> _EXERCISE_: Every record must be repeated exactly, with no omission.

[3D code data]
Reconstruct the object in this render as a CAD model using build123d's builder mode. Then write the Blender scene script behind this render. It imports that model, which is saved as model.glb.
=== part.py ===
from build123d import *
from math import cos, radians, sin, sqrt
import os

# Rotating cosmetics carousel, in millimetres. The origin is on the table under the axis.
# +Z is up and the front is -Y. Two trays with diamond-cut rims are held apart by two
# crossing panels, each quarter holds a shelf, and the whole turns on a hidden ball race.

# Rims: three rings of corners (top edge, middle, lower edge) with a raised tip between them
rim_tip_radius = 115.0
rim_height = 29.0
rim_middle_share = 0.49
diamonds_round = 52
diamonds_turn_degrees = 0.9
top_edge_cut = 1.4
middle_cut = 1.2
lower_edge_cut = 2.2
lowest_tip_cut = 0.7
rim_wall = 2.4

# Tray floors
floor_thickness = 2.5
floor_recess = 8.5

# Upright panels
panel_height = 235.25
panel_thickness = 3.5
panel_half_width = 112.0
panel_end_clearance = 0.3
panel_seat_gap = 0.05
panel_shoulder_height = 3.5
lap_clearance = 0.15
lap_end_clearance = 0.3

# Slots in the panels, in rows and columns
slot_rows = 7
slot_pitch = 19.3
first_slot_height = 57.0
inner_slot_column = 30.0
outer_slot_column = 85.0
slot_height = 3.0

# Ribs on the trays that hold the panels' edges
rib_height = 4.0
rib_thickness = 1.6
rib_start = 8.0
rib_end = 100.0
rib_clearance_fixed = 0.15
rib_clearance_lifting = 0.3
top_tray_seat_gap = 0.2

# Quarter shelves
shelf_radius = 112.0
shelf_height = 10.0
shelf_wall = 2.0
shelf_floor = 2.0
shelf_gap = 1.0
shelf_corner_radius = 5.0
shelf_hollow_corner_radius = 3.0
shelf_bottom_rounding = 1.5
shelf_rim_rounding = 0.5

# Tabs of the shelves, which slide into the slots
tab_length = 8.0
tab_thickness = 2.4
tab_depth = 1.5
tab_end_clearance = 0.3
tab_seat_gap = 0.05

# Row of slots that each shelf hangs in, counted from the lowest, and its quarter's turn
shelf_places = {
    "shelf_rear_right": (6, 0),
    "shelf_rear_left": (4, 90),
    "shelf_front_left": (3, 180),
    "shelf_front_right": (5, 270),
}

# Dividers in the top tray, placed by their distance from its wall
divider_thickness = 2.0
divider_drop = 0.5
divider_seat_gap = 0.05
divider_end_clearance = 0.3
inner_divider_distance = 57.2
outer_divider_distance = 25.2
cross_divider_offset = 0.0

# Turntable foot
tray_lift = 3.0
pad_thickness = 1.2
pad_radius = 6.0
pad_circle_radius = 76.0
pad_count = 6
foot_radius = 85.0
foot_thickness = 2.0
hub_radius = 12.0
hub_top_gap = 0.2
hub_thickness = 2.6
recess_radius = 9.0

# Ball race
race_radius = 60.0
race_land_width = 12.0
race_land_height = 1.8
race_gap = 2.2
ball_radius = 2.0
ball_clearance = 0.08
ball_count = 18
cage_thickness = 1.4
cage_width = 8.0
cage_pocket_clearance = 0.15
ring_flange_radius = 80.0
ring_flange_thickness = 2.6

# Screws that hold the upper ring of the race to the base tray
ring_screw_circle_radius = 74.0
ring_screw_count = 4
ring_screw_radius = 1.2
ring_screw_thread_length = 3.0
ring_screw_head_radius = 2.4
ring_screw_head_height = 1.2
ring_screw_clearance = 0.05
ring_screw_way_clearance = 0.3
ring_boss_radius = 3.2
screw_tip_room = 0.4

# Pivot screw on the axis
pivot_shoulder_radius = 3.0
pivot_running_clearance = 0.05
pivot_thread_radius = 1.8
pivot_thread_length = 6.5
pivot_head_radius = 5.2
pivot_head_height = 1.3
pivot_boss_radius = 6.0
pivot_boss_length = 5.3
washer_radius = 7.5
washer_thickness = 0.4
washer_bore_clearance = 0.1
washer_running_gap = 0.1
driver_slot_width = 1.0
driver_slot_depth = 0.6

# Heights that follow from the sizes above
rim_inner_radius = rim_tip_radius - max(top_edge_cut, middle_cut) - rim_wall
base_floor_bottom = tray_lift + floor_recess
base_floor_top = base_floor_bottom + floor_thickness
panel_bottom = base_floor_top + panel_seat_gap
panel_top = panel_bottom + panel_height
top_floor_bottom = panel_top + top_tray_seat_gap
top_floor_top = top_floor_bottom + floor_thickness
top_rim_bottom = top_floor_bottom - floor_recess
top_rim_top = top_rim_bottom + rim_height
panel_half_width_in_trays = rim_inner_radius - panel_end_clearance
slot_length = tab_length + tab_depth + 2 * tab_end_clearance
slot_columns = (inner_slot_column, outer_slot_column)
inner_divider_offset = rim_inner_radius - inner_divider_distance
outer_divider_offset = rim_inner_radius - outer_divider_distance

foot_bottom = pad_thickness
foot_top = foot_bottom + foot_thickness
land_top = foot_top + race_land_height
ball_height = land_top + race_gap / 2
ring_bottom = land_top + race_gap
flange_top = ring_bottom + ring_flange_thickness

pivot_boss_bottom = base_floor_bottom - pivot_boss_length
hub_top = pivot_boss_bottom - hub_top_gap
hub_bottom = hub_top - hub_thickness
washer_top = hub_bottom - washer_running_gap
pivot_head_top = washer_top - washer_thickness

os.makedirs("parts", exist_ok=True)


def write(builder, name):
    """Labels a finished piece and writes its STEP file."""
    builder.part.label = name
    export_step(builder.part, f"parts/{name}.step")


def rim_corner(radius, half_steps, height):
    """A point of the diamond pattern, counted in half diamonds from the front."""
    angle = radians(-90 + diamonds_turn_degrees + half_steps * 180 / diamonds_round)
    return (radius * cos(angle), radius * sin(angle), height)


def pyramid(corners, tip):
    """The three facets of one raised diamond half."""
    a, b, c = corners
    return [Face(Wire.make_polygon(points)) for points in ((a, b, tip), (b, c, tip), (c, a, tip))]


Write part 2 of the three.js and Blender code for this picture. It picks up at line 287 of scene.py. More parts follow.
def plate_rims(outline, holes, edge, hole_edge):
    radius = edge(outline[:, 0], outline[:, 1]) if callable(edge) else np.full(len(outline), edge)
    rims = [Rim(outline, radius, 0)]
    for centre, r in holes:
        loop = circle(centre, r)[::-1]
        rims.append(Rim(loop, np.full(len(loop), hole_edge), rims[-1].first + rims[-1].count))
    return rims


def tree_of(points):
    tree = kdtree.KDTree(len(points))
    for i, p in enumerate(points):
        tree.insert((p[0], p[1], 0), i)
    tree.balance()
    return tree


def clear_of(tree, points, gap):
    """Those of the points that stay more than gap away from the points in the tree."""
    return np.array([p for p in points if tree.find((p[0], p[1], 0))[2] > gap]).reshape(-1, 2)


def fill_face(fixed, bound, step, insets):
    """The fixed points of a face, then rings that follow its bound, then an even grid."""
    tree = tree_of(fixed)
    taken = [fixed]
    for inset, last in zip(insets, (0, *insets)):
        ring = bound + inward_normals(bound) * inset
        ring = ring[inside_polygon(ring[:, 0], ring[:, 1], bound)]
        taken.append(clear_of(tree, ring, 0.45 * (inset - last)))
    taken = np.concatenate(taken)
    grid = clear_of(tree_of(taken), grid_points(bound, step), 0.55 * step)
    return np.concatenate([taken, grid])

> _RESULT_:
Reconstruct the object in this render as a CAD model using build123d's builder mode. Then write the Blender scene script behind this render. It imports that model, which is saved as model.glb.
=== part.py ===
from build123d import *
from math import cos, radians, sin, sqrt
import os

# Rotating cosmetics carousel, in millimetres. The origin is on the table under the axis.
# +Z is up and the front is -Y. Two trays with diamond-cut rims are held apart by two
# crossing panels, each quarter holds a shelf, and the whole turns on a hidden ball race.

# Rims: three rings of corners (top edge, middle, lower edge) with a raised tip between them
rim_tip_radius = 115.0
rim_height = 29.0
rim_middle_share = 0.49
diamonds_round = 52
diamonds_turn_degrees = 0.9
top_edge_cut = 1.4
middle_cut = 1.2
lower_edge_cut = 2.2
lowest_tip_cut = 0.7
rim_wall = 2.4

# Tray floors
floor_thickness = 2.5
floor_recess = 8.5

# Upright panels
panel_height = 235.25
panel_thickness = 3.5
panel_half_width = 112.0
panel_end_clearance = 0.3
panel_seat_gap = 0.05
panel_shoulder_height = 3.5
lap_clearance = 0.15
lap_end_clearance = 0.3

# Slots in the panels, in rows and columns
slot_rows = 7
slot_pitch = 19.3
first_slot_height = 57.0
inner_slot_column = 30.0
outer_slot_column = 85.0
slot_height = 3.0

# Ribs on the trays that hold the panels' edges
rib_height = 4.0
rib_thickness = 1.6
rib_start = 8.0
rib_end = 100.0
rib_clearance_fixed = 0.15
rib_clearance_lifting = 0.3
top_tray_seat_gap = 0.2

# Quarter shelves
shelf_radius = 112.0
shelf_height = 10.0
shelf_wall = 2.0
shelf_floor = 2.0
shelf_gap = 1.0
shelf_corner_radius = 5.0
shelf_hollow_corner_radius = 3.0
shelf_bottom_rounding = 1.5
shelf_rim_rounding = 0.5

# Tabs of the shelves, which slide into the slots
tab_length = 8.0
tab_thickness = 2.4
tab_depth = 1.5
tab_end_clearance = 0.3
tab_seat_gap = 0.05

# Row of slots that each shelf hangs in, counted from the lowest, and its quarter's turn
shelf_places = {
    "shelf_rear_right": (6, 0),
    "shelf_rear_left": (4, 90),
    "shelf_front_left": (3, 180),
    "shelf_front_right": (5, 270),
}

# Dividers in the top tray, placed by their distance from its wall
divider_thickness = 2.0
divider_drop = 0.5
divider_seat_gap = 0.05
divider_end_clearance = 0.3
inner_divider_distance = 57.2
outer_divider_distance = 25.2
cross_divider_offset = 0.0

# Turntable foot
tray_lift = 3.0
pad_thickness = 1.2
pad_radius = 6.0
pad_circle_radius = 76.0
pad_count = 6
foot_radius = 85.0
foot_thickness = 2.0
hub_radius = 12.0
hub_top_gap = 0.2
hub_thickness = 2.6
recess_radius = 9.0

# Ball race
race_radius = 60.0
race_land_width = 12.0
race_land_height = 1.8
race_gap = 2.2
ball_radius = 2.0
ball_clearance = 0.08
ball_count = 18
cage_thickness = 1.4
cage_width = 8.0
cage_pocket_clearance = 0.15
ring_flange_radius = 80.0
ring_flange_thickness = 2.6

# Screws that hold the upper ring of the race to the base tray
ring_screw_circle_radius = 74.0
ring_screw_count = 4
ring_screw_radius = 1.2
ring_screw_thread_length = 3.0
ring_screw_head_radius = 2.4
ring_screw_head_height = 1.2
ring_screw_clearance = 0.05
ring_screw_way_clearance = 0.3
ring_boss_radius = 3.2
screw_tip_room = 0.4

# Pivot screw on the axis
pivot_shoulder_radius = 3.0
pivot_running_clearance = 0.05
pivot_thread_radius = 1.8
pivot_thread_length = 6.5
pivot_head_radius = 5.2
pivot_head_height = 1.3
pivot_boss_radius = 6.0
pivot_boss_length = 5.3
washer_radius = 7.5
washer_thickness = 0.4
washer_bore_clearance = 0.1
washer_running_gap = 0.1
driver_slot_width = 1.0
driver_slot_depth = 0.6

# Heights that follow from the sizes above
rim_inner_radius = rim_tip_radius - max(top_edge_cut, middle_cut) - rim_wall
base_floor_bottom = tray_lift + floor_recess
base_floor_top = base_floor_bottom + floor_thickness
panel_bottom = base_floor_top + panel_seat_gap
panel_top = panel_bottom + panel_height
top_floor_bottom = panel_top + top_tray_seat_gap
top_floor_top = top_floor_bottom + floor_thickness
top_rim_bottom = top_floor_bottom - floor_recess
top_rim_top = top_rim_bottom + rim_height
panel_half_width_in_trays = rim_inner_radius - panel_end_clearance
slot_length = tab_length + tab_depth + 2 * tab_end_clearance
slot_columns = (inner_slot_column, outer_slot_column)
inner_divider_offset = rim_inner_radius - inner_divider_distance
outer_divider_offset = rim_inner_radius - outer_divider_distance

foot_bottom = pad_thickness
foot_top = foot_bottom + foot_thickness
land_top = foot_top + race_land_height
ball_height = land_top + race_gap / 2
ring_bottom = land_top + race_gap
flange_top = ring_bottom + ring_flange_thickness

pivot_boss_bottom = base_floor_bottom - pivot_boss_length
hub_top = pivot_boss_bottom - hub_top_gap
hub_bottom = hub_top - hub_thickness
washer_top = hub_bottom - washer_running_gap
pivot_head_top = washer_top - washer_thickness

os.makedirs("parts", exist_ok=True)


def write(builder, name):
    """Labels a finished piece and writes its STEP file."""
    builder.part.label = name
    export_step(builder.part, f"parts/{name}.step")


def rim_corner(radius, half_steps, height):
    """A point of the diamond pattern, counted in half diamonds from the front."""
    angle = radians(-90 + diamonds_turn_degrees + half_steps * 180 / diamonds_round)
    return (radius * cos(angle), radius * sin(angle), height)


def pyramid(corners, tip):
    """The three facets of one raised diamond half."""
    a, b, c = corners
    return [Face(Wire.make_polygon(points)) for points in ((a, b, tip), (b, c, tip), (c, a, tip))]


Write part 2 of the three.js and Blender code for this picture. It picks up at line 287 of scene.py. More parts follow.
def plate_rims(outline, holes, edge, hole_edge):
    radius = edge(outline[:, 0], outline[:, 1]) if callable(edge) else np.full(len(outline), edge)
    rims = [Rim(outline, radius, 0)]
    for centre, r in holes:
        loop = circle(centre, r)[::-1]
        rims.append(Rim(loop, np.full(len(loop), hole_edge), rims[-1].first + rims[-1].count))
    return rims


def tree_of(points):
    tree = kdtree.KDTree(len(points))
    for i, p in enumerate(points):
        tree.insert((p[0], p[1], 0), i)
    tree.balance()
    return tree


def clear_of(tree, points, gap):
    """Those of the points that stay more than gap away from the points in the tree."""
    return np.array([p for p in points if tree.find((p[0], p[1], 0))[2] > gap]).reshape(-1, 2)


def fill_face(fixed, bound, step, insets):
    """The fixed points of a face, then rings that follow its bound, then an even grid."""
    tree = tree_of(fixed)
    taken = [fixed]
    for inset, last in zip(insets, (0, *insets)):
        ring = bound + inward_normals(bound) * inset
        ring = ring[inside_polygon(ring[:, 0], ring[:, 1], bound)]
        taken.append(clear_of(tree, ring, 0.45 * (inset - last)))
    taken = np.concatenate(taken)
    grid = clear_of(tree_of(taken), grid_points(bound, step), 0.55 * step)
    return np.concatenate([taken, grid])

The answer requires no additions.